Storytelling through your content

Storytelling, business

There’s a lot of talk in the marketing world about storytelling. You need to be telling a story to your customers to get their attention, and take them on your journey.

But what does that mean? And how do you do it?

We’re not talking about the drab stuff people like to write on their `about us` page about why they started the business, how long it’s been running, their job history, how they ended up being blah blah blah.

We’re talking about grabbing your target audience’s attention, and keeping hold of them until they’ve got the message they needed to hear.

Creating a story

Another way of looking at a story is by creating a narrative. That is, a thread that runs through the plot and keeps it on target.

Think of the `One upon a time…` and `They lived happily ever after` stories. They’re typical examples of the type of narrative that runs through most stories.

The narrative, or structure that runs through them follows Todorov’s Narrative Theory:

  • Equilibrium
  • Disruption of the equilibrium
  • Recognition of the disruption
  • Attempt to repair the damage
  • New equilibrium

The story of Colin the Caveman and the invention of the website also follows a similar structure, albeit in a 5 minute story.

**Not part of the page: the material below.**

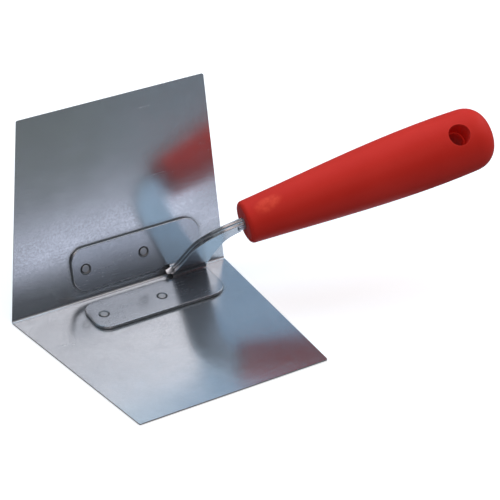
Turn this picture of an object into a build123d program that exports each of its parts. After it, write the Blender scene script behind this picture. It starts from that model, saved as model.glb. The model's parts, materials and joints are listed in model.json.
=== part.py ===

In simple terms, there’s the calm before the storm, the storm comes, they deal with it, then a new calm.

It’s a tried and tested structure for storytelling that has existed since the Earth was formed many billions of years ago. (ed.)

But not everything has to follow this pattern. Trying to get your message across to your audience needs to be done quickly, so it’s difficult to get into any depth with your story.

Unfortunately, we don’t all have the budget of Chanel to hire Nicole Kidman and pay for a feature length advert! So we have to work within the constraints of our budgets, and our audience’s attention span.

So think creatively about how you can use those stages to tell your story.

Can you start with the `recognition of disruption`, or `problem` and how you `attempt to repair the damage` through the advantages and benefits of your products to reach a `new equilibrium`?

This is the problem. This is how our services overcomes that problem and is better than what you have already. This is how it benefits you.

Maybe you are just showing the `new equilibrium` using your product. Like many furniture adverts, you just see the new sofa in the living room with people enjoying using it. We assume there was a disruption (the sofa died) so they went to DFS to buy a new one and `repair the damage`, but we often only see the end result.

Here’s an example:

Everyone loves cheesecake. But the problem is, it’s just too fattening! And after eating half of the tray, you can really feel the podge pile on.

So our new De-Cheesifier Blade simply scrapes away the fattening part of your dessert so you can spend the rest of your day guilt-free!

  • Equilibrium – Everyone loves cheesecake (not based on any kind of research)
  • Disruption – It’s fattening
  • Recognition – Podge piling on
  • Repairing – De-Cheesifier Blade
  • New equilibrium – Guilt-free

I’m not sure my new invention will catch on, but you can see how a whole `story` can be told just in a few lines.

Now think about how your storytelling could guide your target audience through a similar narrative across a whole website, throughout a 20 minute speech, or on a 30 second You Tube advert.

Let’s take a look at a couple of TV ads that use storytelling really well.

Examples of storytelling in business


DFS currently use stories in many of their TV adverts. They show you how people are using the sofas, and their enjoyment in their new piece of furniture.

In this Easter Roll advert, the story is choosing your ideal sofa. A small group of people, looking for their best sofa. Nothing more than that. Except for a little bit of creativity and careful design.

It’s a simple story with a clear purpose and a simple message: we’ve got different sofas to choose from for your style; you’ll have a bit of fun finding one; you’ll be happy with the one you’ve chosen.


If you haven’t seen the interactive Honda advert, it’s one of the best adverts I’ve seen! It has a dual narrative, that is, two stories running at the same time.

And the best thing about it is you can choose which one you want to watch at the click of a button. There’s no once upon a time. It just cuts to the chase and tells the story of a man driving his car.

The best thing about these adverts is that it’s clear what the products are, but the stories tell us how they bring about solving a problem. They show people using the product and enjoying it.

Make sure you take a look!

The quality is implied, not forced upon us. And we’re interested by the story, not the product.

Narratives are everywhere

Narratives are always happening. Some exciting. Some dull. You just have to start thinking in terms of a story.

Any good product or service in the market place solves a problem, a need, or desire. And for it to be successful, you’re helping bring `equilibrium` to your customers. So in every business, storytelling is powerful and not as difficult as you might think because there are always narratives and stories to tell. It’s just how you go about doing it.

So spend a minute or two thinking about your story, then make sure you tell it.